**Supplied material:**
□ □ □ □

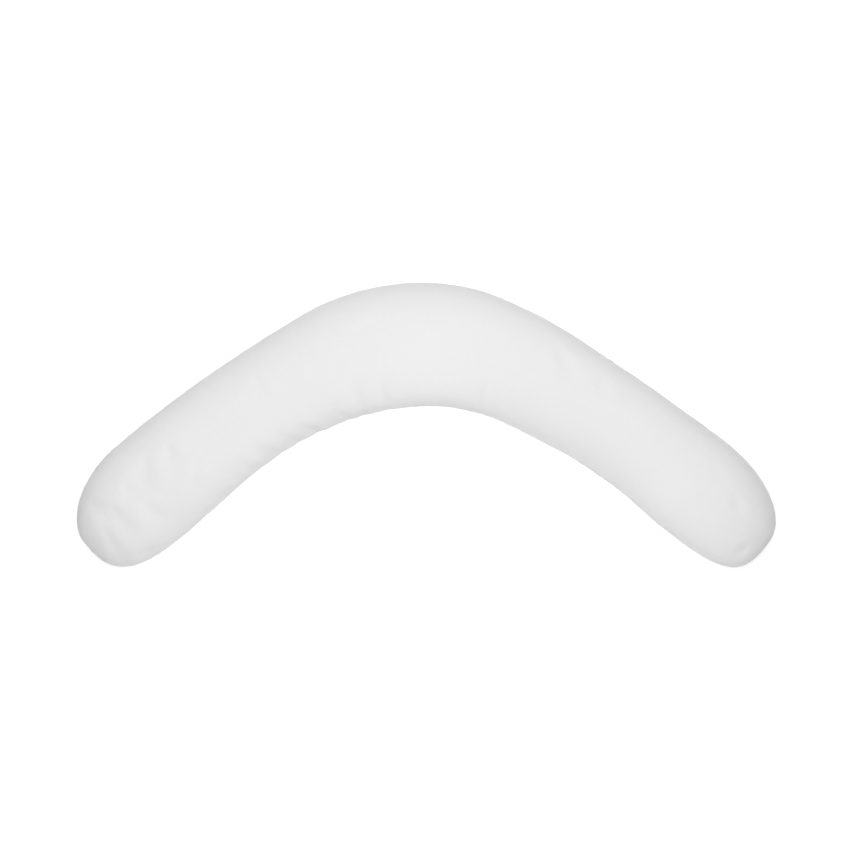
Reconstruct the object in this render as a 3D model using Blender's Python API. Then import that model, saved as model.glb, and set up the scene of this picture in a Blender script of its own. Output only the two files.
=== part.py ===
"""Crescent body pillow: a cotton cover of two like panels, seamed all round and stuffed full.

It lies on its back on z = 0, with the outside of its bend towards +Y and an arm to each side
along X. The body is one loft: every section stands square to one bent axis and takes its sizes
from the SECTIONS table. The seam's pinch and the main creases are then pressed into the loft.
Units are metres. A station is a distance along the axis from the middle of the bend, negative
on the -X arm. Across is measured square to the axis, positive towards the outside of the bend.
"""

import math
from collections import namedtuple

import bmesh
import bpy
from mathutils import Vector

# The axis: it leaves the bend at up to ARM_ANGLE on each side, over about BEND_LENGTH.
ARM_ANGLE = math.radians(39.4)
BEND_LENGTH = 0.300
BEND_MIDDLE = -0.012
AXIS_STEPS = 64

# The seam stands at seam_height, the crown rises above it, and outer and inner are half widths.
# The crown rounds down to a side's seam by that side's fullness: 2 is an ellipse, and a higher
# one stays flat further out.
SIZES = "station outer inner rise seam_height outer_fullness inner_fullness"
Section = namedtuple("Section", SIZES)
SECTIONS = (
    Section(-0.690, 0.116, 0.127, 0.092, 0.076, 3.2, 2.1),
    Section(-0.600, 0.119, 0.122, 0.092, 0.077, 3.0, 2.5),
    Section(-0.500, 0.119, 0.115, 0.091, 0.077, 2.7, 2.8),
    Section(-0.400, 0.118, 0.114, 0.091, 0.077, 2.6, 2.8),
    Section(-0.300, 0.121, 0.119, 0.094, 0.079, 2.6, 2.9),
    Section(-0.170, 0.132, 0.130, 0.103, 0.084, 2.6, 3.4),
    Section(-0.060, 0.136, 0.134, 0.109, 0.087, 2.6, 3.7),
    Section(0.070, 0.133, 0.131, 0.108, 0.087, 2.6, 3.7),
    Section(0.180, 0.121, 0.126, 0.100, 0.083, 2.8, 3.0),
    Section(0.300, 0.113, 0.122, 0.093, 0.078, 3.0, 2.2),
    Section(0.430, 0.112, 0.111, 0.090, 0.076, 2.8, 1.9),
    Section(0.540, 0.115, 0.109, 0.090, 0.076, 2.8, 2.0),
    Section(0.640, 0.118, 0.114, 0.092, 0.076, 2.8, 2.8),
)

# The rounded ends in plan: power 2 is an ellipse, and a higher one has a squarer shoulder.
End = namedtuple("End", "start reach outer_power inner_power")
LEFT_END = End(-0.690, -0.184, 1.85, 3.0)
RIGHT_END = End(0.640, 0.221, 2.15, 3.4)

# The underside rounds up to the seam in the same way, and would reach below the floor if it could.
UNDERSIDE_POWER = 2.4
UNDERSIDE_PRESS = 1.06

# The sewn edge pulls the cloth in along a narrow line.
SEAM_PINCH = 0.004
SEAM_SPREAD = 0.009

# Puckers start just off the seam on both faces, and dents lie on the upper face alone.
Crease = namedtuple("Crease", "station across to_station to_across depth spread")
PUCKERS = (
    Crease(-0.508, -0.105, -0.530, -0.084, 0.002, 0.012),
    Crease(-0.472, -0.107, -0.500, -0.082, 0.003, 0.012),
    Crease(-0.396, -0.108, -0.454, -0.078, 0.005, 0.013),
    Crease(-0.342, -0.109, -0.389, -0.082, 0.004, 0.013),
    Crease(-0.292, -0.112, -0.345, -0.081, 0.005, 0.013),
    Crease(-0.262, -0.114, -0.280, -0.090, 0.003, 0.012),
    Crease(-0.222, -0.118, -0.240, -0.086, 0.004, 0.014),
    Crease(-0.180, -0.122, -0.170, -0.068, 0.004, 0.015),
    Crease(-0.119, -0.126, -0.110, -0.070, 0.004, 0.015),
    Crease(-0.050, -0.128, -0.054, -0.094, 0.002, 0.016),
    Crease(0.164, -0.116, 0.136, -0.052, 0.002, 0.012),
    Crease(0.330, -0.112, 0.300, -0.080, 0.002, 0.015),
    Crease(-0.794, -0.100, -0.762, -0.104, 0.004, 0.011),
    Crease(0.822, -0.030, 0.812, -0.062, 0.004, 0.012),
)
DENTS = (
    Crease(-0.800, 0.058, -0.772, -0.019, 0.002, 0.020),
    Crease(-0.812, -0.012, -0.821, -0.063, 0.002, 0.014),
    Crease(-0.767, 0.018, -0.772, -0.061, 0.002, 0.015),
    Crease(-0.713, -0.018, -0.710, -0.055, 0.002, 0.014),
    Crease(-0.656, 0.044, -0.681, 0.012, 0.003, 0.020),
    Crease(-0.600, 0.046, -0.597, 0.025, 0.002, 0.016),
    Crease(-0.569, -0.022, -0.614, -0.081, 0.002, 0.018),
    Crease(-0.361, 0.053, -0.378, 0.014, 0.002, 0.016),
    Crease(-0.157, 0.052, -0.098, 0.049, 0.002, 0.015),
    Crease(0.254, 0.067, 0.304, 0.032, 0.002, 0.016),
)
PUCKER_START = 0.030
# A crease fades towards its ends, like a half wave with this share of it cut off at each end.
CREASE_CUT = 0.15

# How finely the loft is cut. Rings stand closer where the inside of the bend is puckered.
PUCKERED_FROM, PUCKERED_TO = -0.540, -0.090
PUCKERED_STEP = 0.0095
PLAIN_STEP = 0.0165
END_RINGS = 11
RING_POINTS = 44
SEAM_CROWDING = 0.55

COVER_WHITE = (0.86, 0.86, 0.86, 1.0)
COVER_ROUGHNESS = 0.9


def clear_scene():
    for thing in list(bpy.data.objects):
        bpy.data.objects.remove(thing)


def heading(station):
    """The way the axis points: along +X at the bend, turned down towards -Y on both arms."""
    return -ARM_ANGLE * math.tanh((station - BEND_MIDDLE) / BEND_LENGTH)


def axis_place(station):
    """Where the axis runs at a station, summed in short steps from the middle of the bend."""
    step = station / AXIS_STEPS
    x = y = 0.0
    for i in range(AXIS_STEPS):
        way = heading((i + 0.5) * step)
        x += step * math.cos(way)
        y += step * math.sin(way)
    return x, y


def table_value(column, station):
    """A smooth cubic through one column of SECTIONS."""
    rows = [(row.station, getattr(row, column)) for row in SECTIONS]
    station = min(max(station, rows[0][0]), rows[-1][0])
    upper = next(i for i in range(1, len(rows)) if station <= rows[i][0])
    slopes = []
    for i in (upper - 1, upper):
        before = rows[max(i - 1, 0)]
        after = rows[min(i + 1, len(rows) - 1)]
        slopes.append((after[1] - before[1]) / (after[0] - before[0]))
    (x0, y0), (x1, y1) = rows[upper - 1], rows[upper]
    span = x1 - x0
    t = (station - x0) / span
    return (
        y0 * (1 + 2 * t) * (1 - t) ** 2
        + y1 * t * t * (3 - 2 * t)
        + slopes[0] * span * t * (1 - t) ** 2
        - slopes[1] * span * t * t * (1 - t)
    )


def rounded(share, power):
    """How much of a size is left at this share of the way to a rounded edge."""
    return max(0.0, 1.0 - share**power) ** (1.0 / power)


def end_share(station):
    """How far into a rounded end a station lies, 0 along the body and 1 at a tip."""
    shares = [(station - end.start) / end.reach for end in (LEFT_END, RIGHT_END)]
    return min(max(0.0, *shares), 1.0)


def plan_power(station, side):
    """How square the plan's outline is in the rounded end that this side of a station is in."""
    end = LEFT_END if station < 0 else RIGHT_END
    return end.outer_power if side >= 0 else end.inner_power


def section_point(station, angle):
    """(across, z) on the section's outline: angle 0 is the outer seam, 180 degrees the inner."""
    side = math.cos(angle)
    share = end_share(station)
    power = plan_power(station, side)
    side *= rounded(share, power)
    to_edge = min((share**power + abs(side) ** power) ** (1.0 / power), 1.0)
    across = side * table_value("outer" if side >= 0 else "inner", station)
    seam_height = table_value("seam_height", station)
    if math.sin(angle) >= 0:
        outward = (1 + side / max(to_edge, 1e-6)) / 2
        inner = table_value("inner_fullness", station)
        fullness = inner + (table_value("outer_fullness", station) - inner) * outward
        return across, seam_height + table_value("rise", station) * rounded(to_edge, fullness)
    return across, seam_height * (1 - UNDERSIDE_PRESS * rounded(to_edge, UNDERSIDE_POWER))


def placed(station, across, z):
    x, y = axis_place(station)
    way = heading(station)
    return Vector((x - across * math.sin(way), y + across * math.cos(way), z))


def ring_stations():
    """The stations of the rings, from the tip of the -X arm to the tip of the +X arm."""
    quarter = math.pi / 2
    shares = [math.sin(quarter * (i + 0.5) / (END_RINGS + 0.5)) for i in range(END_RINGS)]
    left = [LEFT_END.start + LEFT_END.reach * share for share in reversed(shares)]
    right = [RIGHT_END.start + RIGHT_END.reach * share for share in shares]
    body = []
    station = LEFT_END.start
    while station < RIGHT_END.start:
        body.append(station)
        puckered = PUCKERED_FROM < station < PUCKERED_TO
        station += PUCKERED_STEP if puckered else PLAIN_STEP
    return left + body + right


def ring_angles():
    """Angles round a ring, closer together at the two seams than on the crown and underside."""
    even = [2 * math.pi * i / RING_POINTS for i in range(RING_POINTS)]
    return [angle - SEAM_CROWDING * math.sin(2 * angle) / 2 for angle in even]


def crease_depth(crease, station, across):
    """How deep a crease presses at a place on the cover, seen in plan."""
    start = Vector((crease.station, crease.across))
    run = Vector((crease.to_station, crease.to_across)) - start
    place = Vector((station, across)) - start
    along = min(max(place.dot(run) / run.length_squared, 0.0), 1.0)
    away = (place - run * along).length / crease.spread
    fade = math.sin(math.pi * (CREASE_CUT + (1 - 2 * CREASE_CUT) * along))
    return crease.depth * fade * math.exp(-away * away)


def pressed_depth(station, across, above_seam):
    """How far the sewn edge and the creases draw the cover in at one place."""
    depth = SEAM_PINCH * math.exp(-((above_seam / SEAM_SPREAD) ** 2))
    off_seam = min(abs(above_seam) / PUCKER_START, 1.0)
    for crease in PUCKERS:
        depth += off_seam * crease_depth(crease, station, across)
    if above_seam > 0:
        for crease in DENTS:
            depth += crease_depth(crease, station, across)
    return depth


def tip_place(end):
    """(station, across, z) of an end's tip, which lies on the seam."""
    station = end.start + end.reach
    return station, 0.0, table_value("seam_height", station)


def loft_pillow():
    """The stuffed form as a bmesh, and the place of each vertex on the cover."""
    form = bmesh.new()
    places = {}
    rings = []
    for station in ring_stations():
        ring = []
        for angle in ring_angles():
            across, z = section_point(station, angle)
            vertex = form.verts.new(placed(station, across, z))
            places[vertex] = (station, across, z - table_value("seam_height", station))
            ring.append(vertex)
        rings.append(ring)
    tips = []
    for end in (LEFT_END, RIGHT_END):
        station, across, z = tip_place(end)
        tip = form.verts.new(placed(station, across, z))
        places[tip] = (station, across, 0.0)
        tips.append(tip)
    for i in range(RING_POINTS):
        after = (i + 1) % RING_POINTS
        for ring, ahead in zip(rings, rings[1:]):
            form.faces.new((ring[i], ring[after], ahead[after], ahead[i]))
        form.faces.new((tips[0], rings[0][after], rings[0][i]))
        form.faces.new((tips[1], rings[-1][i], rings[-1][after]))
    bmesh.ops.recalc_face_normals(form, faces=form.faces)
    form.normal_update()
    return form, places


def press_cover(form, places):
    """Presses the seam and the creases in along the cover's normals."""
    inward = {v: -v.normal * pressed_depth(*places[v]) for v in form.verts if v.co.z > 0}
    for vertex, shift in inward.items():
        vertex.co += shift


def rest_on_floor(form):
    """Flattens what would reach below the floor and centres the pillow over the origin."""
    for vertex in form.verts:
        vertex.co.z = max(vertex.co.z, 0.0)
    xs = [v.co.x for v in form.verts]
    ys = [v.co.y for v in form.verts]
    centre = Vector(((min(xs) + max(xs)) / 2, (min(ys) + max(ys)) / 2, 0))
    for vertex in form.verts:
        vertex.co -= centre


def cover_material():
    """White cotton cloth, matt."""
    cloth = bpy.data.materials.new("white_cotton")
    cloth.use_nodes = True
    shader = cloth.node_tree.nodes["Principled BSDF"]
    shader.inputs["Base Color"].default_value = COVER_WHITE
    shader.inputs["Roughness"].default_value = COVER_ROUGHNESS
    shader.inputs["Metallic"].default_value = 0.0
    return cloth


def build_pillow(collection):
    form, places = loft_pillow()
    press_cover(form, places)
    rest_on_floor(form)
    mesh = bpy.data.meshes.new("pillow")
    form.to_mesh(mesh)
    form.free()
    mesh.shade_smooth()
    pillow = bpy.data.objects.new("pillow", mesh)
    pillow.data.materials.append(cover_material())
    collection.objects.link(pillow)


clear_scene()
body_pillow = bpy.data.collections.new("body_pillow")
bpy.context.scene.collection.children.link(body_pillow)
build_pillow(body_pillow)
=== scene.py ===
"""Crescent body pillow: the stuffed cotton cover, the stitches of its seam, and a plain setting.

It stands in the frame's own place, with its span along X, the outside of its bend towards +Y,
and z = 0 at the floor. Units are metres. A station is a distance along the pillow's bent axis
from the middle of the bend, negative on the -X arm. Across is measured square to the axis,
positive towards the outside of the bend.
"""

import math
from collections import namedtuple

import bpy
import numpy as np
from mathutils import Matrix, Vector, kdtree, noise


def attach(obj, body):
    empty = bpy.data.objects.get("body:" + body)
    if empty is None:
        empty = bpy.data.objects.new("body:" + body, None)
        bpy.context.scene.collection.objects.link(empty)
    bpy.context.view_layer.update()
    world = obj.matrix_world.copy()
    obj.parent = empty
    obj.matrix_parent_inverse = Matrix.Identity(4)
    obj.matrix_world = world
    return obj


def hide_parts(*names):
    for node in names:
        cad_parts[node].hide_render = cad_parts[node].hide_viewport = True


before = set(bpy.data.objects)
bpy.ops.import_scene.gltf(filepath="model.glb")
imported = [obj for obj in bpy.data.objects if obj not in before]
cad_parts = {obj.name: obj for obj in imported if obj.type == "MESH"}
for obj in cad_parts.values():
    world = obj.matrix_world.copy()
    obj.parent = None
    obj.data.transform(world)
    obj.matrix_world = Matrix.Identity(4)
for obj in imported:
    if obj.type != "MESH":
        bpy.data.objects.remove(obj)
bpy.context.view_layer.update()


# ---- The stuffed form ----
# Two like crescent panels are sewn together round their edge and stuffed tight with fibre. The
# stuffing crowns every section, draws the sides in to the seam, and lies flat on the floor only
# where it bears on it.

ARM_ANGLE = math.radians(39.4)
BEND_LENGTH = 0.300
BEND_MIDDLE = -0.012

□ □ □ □

**Problem statement:** Return only the number of lines in the data that contain "imported".

**Exercise solution:** 3